Thursday, August 09, 2007

So these six librarians

go into a restaurant...

They're at a Library Convention and they're really going to party down--on the expense account, no less. Sheer debauchery.

First up are drinks. We have two people here who want actual liquor, two who want soda, and two who want drinks with umbrellas in them.

Ordering food takes forever; "The bean soup sounds good." "What are you having, Marianne?" (Every other librarian in New Jersey is called Marianne, Mary, Mary Ann, Mary Rose, Mary Lou, Mary Jane--you get the picture.)*

Soup or salad? Steak or fish? Should we stick to our diet (every other librarian in New Jersey is on a diet) or go hog wild?

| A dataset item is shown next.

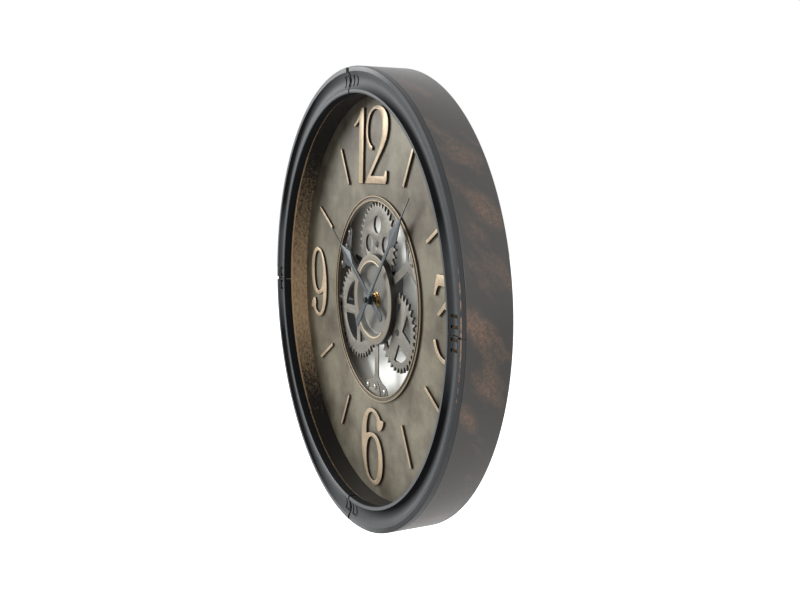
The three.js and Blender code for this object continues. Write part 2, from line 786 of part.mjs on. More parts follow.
function addGears() {
  const topPhase = meshPhase(leftToothPhase, leftTeeth, leftDirection + 180, topTeeth);
  const idlerPhase = meshPhase(topPhase, topTeeth, idlerDirection, pinionTeeth);
  const rightPhase = meshPhase(idlerPhase, pinionTeeth, rightDirection, rightTeeth);
  const drivePhase = meshPhase(leftToothPhase, leftTeeth, driveDirection, pinionTeeth);
  const quarters = [0, 90, 180, 270];
  const bore = axleRadius + running;
  const smallBore = pinionAxleRadius + running;
  const roundWindows = quarters.map((degrees) =>
    roundHole(polar(roundWindowPitch, degrees), roundWindowRadius, smallRound),
  );
  const leftWindows = quarters.map((degrees) =>
    spokeWindow(leftWindowRadius, leftSpokeWidth, degrees + leftSpokeTurn, leftHubRadius),
  );
  const rightWindows = quarters.map((degrees) =>
    spokeWindow(rightWindowRadius, rightSpokeWidth, degrees + rightSpokeTurn, 0),
  );
  const gears = [
    ["gear_top", topTeeth, topPhase, bore, roundWindows, topCentre, "gear_bronze"],
    ["gear_left", leftTeeth, leftToothPhase, bore, leftWindows, leftCentre, "gear_bronze"],
    ["gear_right", rightTeeth, rightPhase, bore, rightWindows, rightCentre, "gear_bronze"],
    ["idler_pinion", pinionTeeth, idlerPhase, smallBore, [], idlerCentre, "brass"],
    ["drive_pinion", pinionTeeth, drivePhase, smallBore, [], driveCentre, "brass"],
  ];
  for (const [name, teeth, phase, hole, windows, [x, z], finish] of gears) {
    place(name, gearPlate(teeth, phase, hole, windows), finish).position.set(x, 0, z);
  }
}

// A gear's axle stands in the bridge and has a collar that keeps the gear forward.
function gearAxle() {
  const front = gearFront - axleStandOut;
  const collarFront = gearFront + gearThickness + running;
  const back = bridgeFront + bridgeSheet;
  const profile = [
    [0, front],
    [axleRadius, front],
    [axleRadius, collarFront],
    [axleCollarRadius, collarFront],
    [axleCollarRadius, bridgeFront - closeSeat],
    [axleRadius, bridgeFront - closeSeat],
    [axleRadius, back],
    [0, back],
  ];
  return turned(profile, smallRound);
}

// The idler's stud has its flange on the back of the dish.
function idlerAxle() {
  const flangeFront = dishFloor + dishSheet + seat;
  const flangeBack = gearFront - endPlay;
  const back = gearFront + gearThickness - closeSeat;
  const profile = [
    [0, flangeFront],
    [idlerFlangeRadius, flangeFront],
    [idlerFlangeRadius, flangeBack],
    [pinionAxleRadius, flangeBack],
    [pinionAxleRadius, back],
    [0, back],
  ];
  return turned(profile, tinyRound);
}

function addAxles() {
  const axles = { top: topCentre, left: leftCentre, right: rightCentre };
  for (const [name, [x, z]] of Object.entries(axles)) {
    place("axle_" + name, gearAxle(), "black_steel").position.set(x, 0, z);
  }
  place("idler_axle", idlerAxle(), "steel").position.set(idlerCentre[0], 0, idlerCentre[1]);
}

// A straight finger of the bridge between two points, with a round end.
function finger(from, to, width) {
  const length = Math.hypot(to[0] - from[0], to[1] - from[1]);
  const bar = new THREE.Shape();
  bar.moveTo(0, -width / 2);
  bar.lineTo(length, -width / 2);
  bar.absarc(length, 0, width / 2, -Math.PI / 2, Math.PI / 2, false);
  bar.lineTo(0, width / 2);
  bar.closePath();
  const made = plate(bar, bridgeFront, bridgeFront + bridgeSheet, 4);
  const angle = Math.atan2(to[1] - from[1], to[0] - from[0]);
  const set = new THREE.Matrix4()
    .makeTranslation(from[0], 0, from[1])
    .multiply(new THREE.Matrix4().makeRotationY(-angle));
  return made.transform(set.elements);
}

// The bridge is a square frame round the movement, with a finger to each axle and
// each pillar.
function bridge() {
  const inner = movementSize / 2 + seat;
  const outer = inner + bridgeRail;
  const frame = outlineOf([[-outer, -outer], [outer, -outer], [outer, outer], [-outer, outer]]);
  const opening = new THREE.Path();
  opening.moveTo(-inner, -inner);
  opening.lineTo(-inner, inner);
  opening.lineTo(inner, inner);
  opening.lineTo(inner, -inner);
  opening.closePath();
  frame.holes.push(opening);
  let made = plate(frame, bridgeFront, bridgeFront + bridgeSheet);
  const rail = inner + bridgeRail / 2;
  const fingers = [
    [[topCentre[0], rail], topCentre, axleFingerWidth],
    [[-rail, leftCentre[1]], leftCentre, axleFingerWidth],
    [[rail, rightCentre[1] + rightFingerRise], rightCentre, axleFingerWidth],
    [[pillarPlaces.lower[0], -rail], pillarPlaces.lower, pillarFingerWidth],
    [[-rail, rail], pillarPlaces.left, pillarFingerWidth],
  ];
  for (const [from, to, width] of fingers) made = made.add(finger(from, to, width));
  for (const [x, z] of [topCentre, leftCentre, rightCentre]) {
    const hole = pin(axleRadius + seat, bridgeFront - 1, bridgeFront + bridgeSheet + 1);
    made = made.subtract(hole.translate([x, 0, z]));
  }
  return made;
}

function addPillars() {
  const fronts = {
    lower: dishFloor + dishSheet + seat,
    right: dishFloor + dishSheet + seat,
    left: armFront + armSheet + seat,
  };
  for (const [name, [x, z]] of Object.entries(pillarPlaces)) {
    const body = pin(pillarRadius, fronts[name], bridgeFront - seat, tinyRound);
    place("pillar_" + name, body, "black_steel").position.set(x, 0, z);
  }
}

function hexNut() {
  const corners = [];
  for (let i = 0; i < 6; i++) corners.push(polar(nutWidth / Math.sqrt(3), 60 * i + nutTurn));
  const outline = outlineOf(corners);
  outline.holes.push(roundHole([0, 0], bushRadius + seat));
  return plate(outline, nutFront, nutFront + nutHeight);
}

// The bush carries the hands' shafts through the dish and takes the nut.
function addHub() {
  const bush = tube(bushBore, bushRadius, bushFront, movementFront - seat);
  place("threaded_bush", bush, "brass");
  const washer = tube(bushRadius + seat, washerRadius, washerFront, washerFront + washerHeight);
  place("hub_washer", washer, "brass");
  place("hex_nut", hexNut(), "brass");
}

// A hand points up: a stem, a lance blade and a needle, with a widening tail.
function handOutline(form) {
  const rightSide = [
    [handHalf.tail, -form.tail],
    [handHalf.root, 0],
    [handHalf.stem, form.bladeStart],
    [handHalf.blade, form.bladeWide],
    [handHalf.needle, form.bladeEnd],
    [handHalf.tip, form.tip],
  ];
  const leftSide = rightSide.map(([x, z]) => [-x, z]).reverse();
  return outlineOf([[0, -form.tail - tailPoint], ...rightSide, ...leftSide]);
}

function minuteHand() {
  const bossFront = minuteDepth + overlap;
  return plate(handOutline(minuteForm), minuteDepth, minuteDepth + handSheet)
    .add(pin(minuteBossRadius, bossFront, hourDepth - bossClear))
    .add(pin(shaftRadius, capFront + capBevel, movementFront + shaftReach, tinyRound));
}

function hourHand() {
  const bossFront = hourDepth + overlap;
  const back = movementFront + pipeReach;
  return plate(handOutline(hourForm), hourDepth, hourDepth + handSheet)
    .add(pin(bossRadius, bossFront, bushFront - bossGap))
    .add(pin(pipeRadius, bossFront, back))
    .subtract(pin(pipeBore, hourDepth - 1, back + 1));
}

function handCap() {
  const bore = shaftRadius + seat;
  const back = minuteDepth - seat;
  const profile = [
    [bore, capFront],
    [capRadius - capBevel, capFront],
    [capRadius, capFront + capBevel],
    [capRadius, back],
    [bore, back],
  ];
  return turned(profile, smallRound);
}

function addHands() {
  place("minute_hand", minuteHand(), "hand_grey").rotation.y = turn(minuteAngle);
  place("hour_hand", hourHand(), "hand_grey").rotation.y = turn(hourAngle);
  place("hand_cap", handCap(), "black_steel");
}

// A cell lies along Z with its nub up.
function cell(radius, length) {
  const nub = radius * cellNubShare;
  const shoulder = length / 2 - cellNubLength;
  const profile = [
    [0, -length / 2],
    [radius, -length / 2],
    [radius, shoulder],
    [nub, shoulder],
    [nub, length / 2],
    [0, length / 2],
  ];
  return turned(profile, smallRound).rotate([90, 0, 0]);
}

// The slim movement: a shallow box with a bay open to the back for its cell, a hole
// for the hands' shafts and a well for the setting knob.
function movementCase() {
  const half = movementSize / 2;
  const lip = half + movementLip;
  const lipFront = bridgeFront + bridgeSheet + seat;
  const bayLeft = movementCellX - slimCellRadius - seat;
  const bayRight = movementCellX + slimCellRadius + seat;
  const bayFloor = caseBack - seat - 2 * slimCellRadius - seat;
  const bayLength = slimCellLength / 2 + seat;
  const notchHalf = fingerNotch.long / 2;
  const knobWell = pin(knobRadius + seat, caseBack - knobWellDepth, caseBack + 1);
  return block([-half, movementFront, -half], [half, caseBack, half])
    .add(block([-lip, lipFront, -lip], [lip, lipFront + movementLipSheet, lip]))
    .subtract(block([bayLeft, bayFloor, -bayLength], [bayRight, caseBack + 1, bayLength]))
    .subtract(
      block(
        [bayLeft - fingerNotch.wide, caseBack - fingerNotch.deep, -notchHalf],
        [bayLeft + 1, caseBack + 1, notchHalf],
      ),
    )
    .subtract(pin(pipeRadius + running, movementFront - 1, movementFront + shaftHoleDepth))
    .subtract(knobWell.translate([knobX, 0, 0]));
}

function settingKnob() {
  const points = [];
  for (let i = 0; i < 2 * knobGrooves; i++) {
    const radius = i % 2 ? knobRadius : knobRadius - knobGroove;
    points.push(polar(radius, (i * 180) / knobGrooves));
  }
  return plate(outlineOf(points), caseBack - knobWellDepth + seat, caseBack);
}

// The drive unit sits behind the dial: a gearbox behind the pinion, a spindle that
// carries the pinion, and a bay for its cell beside it.
const driveCellX = driveCentre[0] + cellBay.left + caseWall + seat + cellRadius;
const driveFront = dialFront + dialSheet + seat;

function driveCase() {
  const [cx, cz] = driveCentre;
  const low = cz - gearbox.halfHeight;
  const high = cz + gearbox.halfHeight;
  const boxFront = gearFront + gearThickness + 2 * seat;
  const bayHalf = cellRadius + seat;
  const bayLength = cellLength / 2 + seat;
  const spindle = pin(pinionAxleRadius, gearFront, boxFront + 1, tinyRound);
  const slotFront = caseBack - switchSlot.deep;
  return block([cx + gearbox.left, boxFront, low], [cx + gearbox.right, caseBack, high])
    .add(block([cx + cellBay.left, driveFront, low], [cx + cellBay.right, caseBack, high]))
    .subtract(
      block(
        [driveCellX - bayHalf, driveFront + caseWall, cz - bayLength],
        [driveCellX + bayHalf, caseBack + 1, cz + bayLength],
      ),
    )
    .subtract(
      block(
        [cx + switchSlot.left, slotFront, cz + switchSlot.low],
        [cx + switchSlot.right, caseBack + 1, cz + switchSlot.high],
      ),
    )
    .add(spindle.translate([cx, 0, cz]));
}

// The switch is drawn at the left end of its slot.
function driveSwitch() {
  const [cx, cz] = driveCentre;
  const left = cx + switchSlot.left + seat;
  const low = cz + switchSlot.low + thumbInset.end;
  const high = cz + switchSlot.high - thumbInset.end;
  const base = block(
    [left, caseBack - switchSlot.deep + seat, cz + switchSlot.low + seat],
    [cx + switchSlot.right - seat - switchTravel, caseBack - 1, cz + switchSlot.high - seat],
  );
  const thumb = block(
    [left + thumbInset.side, caseBack - thumbHeight, low],
    [left + thumbInset.side + thumbWidth, caseBack, high],
  );
  return base.add(thumb);
}

function addMovement() {
  place("bridge", bridge(), "black_steel");
  addPillars();
  place("movement_case", movementCase(), "black_plastic");
  const slimCell = place("movement_battery", cell(slimCellRadius, slimCellLength), "cell_wrap");
  slimCell.position.set(movementCellX, caseBack - seat - slimCellRadius, 0);
  place("setting_knob", settingKnob(), "black_plastic").position.set(knobX, 0, 0);
  place("drive_case", driveCase(), "black_plastic");
  place("drive_switch", driveSwitch(), "steel");
  const driveCell = place("drive_battery", cell(cellRadius, cellLength), "cell_wrap");
  const cellDepth = driveFront + caseWall + seat + cellRadius;
  driveCell.position.set(driveCellX, cellDepth, driveCentre[1]);
}

// The hanger is a flat strip across the top, held under the drum's rear hem. Its
// keyhole drops over a screw head in the wall.
function hanger() {
  const back = drumDepth - sheet - seat;
  const half = hangerWidth / 2;
  const top = drumRadius - sheet - hangerInset;
  const bottom = top - hangerHeight;
  const spread = Math.asin(half / top);
  const strip = new THREE.Shape();
  strip.moveTo(-half, bottom);
  strip.lineTo(half, bottom);
  strip.absarc(0, 0, top, Math.PI / 2 - spread, Math.PI / 2 + spread, false);
  strip.closePath();
  const key = new THREE.Path();
  const low = bottom + keyholeInset;
  const slotAngle = Math.asin(keyholeSlot / keyholeRadius);
  key.absarc(0, low, keyholeRadius, Math.PI / 2 - slotAngle, Math.PI / 2 + slotAngle, true);
  key.absarc(0, low + keyholeRise, keyholeSlot, Math.PI, 0, true);
  key.closePath();
  strip.holes.push(key);
  return plate(strip, back - sheet, back, 10);
}

addBezel();
place("drum", drum(), "copper_brown");
place("liner", liner(), "liner_bronze");
place("dial", dial(), "dial_bronze");
place("window_ring", windowRing(), "pale_gold");
addFigures();
place("centre_disc", centreDisc(), "gear_bronze");
addArms();
addGears();
addAxles();
addMovement();
addHub();
addHands();
place("hanger", hanger(), "black_steel");

const clock = new THREE.Group();
clock.add(face);

export default clock;
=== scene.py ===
import math

import bpy
from mathutils import Matrix, Vector


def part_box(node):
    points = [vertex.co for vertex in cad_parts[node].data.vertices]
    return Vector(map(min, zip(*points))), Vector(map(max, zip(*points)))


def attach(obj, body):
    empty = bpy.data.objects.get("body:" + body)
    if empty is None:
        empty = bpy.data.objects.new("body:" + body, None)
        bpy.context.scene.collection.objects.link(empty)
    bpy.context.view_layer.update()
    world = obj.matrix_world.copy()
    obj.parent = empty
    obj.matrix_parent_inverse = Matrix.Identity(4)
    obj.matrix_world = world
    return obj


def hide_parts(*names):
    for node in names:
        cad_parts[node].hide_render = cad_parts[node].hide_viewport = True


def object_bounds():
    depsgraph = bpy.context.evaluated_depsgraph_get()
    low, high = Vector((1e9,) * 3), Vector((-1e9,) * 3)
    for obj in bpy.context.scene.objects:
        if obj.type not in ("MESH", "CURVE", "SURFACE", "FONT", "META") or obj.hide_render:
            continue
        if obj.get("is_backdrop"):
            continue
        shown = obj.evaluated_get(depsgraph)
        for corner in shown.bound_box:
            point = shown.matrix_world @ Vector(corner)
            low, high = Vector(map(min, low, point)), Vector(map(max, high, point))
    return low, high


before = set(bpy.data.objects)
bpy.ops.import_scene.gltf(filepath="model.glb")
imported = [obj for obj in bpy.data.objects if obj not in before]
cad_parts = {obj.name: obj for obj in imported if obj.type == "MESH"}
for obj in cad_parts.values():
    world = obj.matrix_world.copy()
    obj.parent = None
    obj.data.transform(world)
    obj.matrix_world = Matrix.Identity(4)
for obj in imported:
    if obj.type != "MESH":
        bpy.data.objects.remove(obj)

cad_low, cad_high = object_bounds()
bpy.context.scene.view_settings.view_transform = "Standard"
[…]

A consensus having been reached, the wait staffer (we librarians don't use sexist language, but she is a woman) takes all orders and disappears to the kitchen.

The festive meal arrives and is consumed, accompanied by catching up, gossip, and gripes. Zero hour has now arrived.

The lone male librarian ventures timidly that it would be nice if we split the check six ways. The suggestion is met with scorn, and the check is scrutinized by one and all.
Lib I: "Marianne had the soup."
Marianne: "Yes, but I only had salad; you had steak--24.95!"
Lib I: "Okay. Sheila had the chicken florentine."
Sheila: "All I had to drink was a diet coke--Susan had two beers."
Lib I: "Who had the red snapper?"

And so it goes. Finally, detente is reached. It is now time to calculate the tip.
Male librarian: "Tip should be $60--five dollars each. That's three times the tax, which is 6 percent."
Librarian III, who has hitherto been silent: "Yes, but you're not supposed to count the drinks when you calculate the tip."
Male librarian: (silently) Oy vey! (Throws money on the table.)
Marianne: You gave me too much. Here--take back three dollars. Wait--does anyone have change for a twenty?
Male librarian: (Unprintable remark, silently.)

*Many librarians also answer to the name of Marie. Or Anne-Marie. Oh, forget it.